### Exercise description
Every line of the data must be copied exactly.

### Raw data

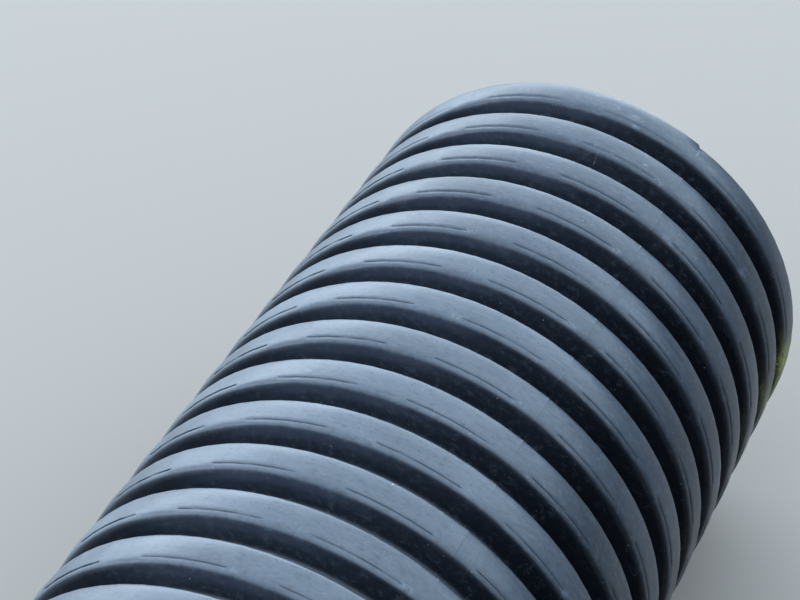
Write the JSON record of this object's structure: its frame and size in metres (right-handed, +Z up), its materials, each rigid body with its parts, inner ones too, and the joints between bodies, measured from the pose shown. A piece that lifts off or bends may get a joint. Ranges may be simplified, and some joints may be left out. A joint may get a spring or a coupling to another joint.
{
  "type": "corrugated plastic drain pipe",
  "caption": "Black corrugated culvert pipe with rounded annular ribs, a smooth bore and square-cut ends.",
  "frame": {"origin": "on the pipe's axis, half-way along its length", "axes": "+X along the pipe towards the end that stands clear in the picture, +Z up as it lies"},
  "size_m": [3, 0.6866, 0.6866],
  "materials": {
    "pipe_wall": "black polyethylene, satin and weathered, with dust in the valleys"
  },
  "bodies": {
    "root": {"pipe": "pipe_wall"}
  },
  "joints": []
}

### Task response
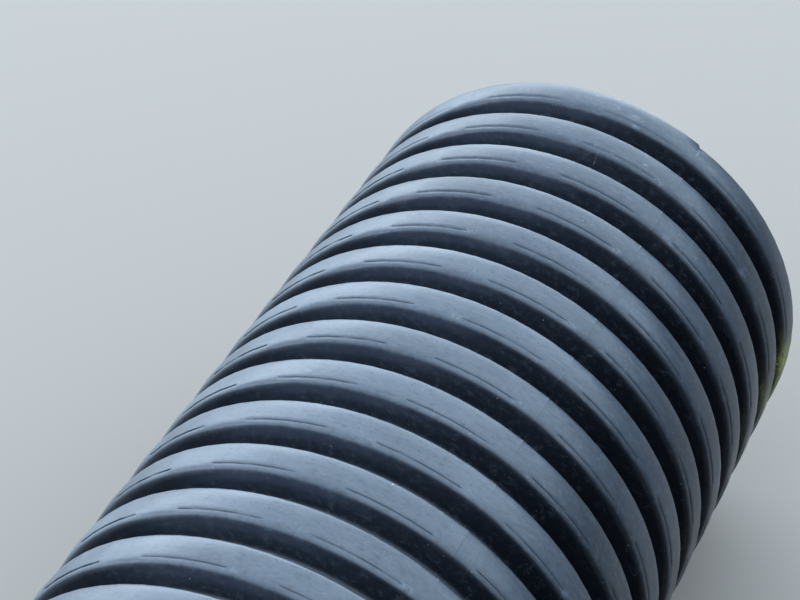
Write the JSON record of this object's structure: its frame and size in metres (right-handed, +Z up), its materials, each rigid body with its parts, inner ones too, and the joints between bodies, measured from the pose shown. A piece that lifts off or bends may get a joint. Ranges may be simplified, and some joints may be left out. A joint may get a spring or a coupling to another joint.
{
  "type": "corrugated plastic drain pipe",
  "caption": "Black corrugated culvert pipe with rounded annular ribs, a smooth bore and square-cut ends.",
  "frame": {"origin": "on the pipe's axis, half-way along its length", "axes": "+X along the pipe towards the end that stands clear in the picture, +Z up as it lies"},
  "size_m": [3, 0.6866, 0.6866],
  "materials": {
    "pipe_wall": "black polyethylene, satin and weathered, with dust in the valleys"
  },
  "bodies": {
    "root": {"pipe": "pipe_wall"}
  },
  "joints": []
}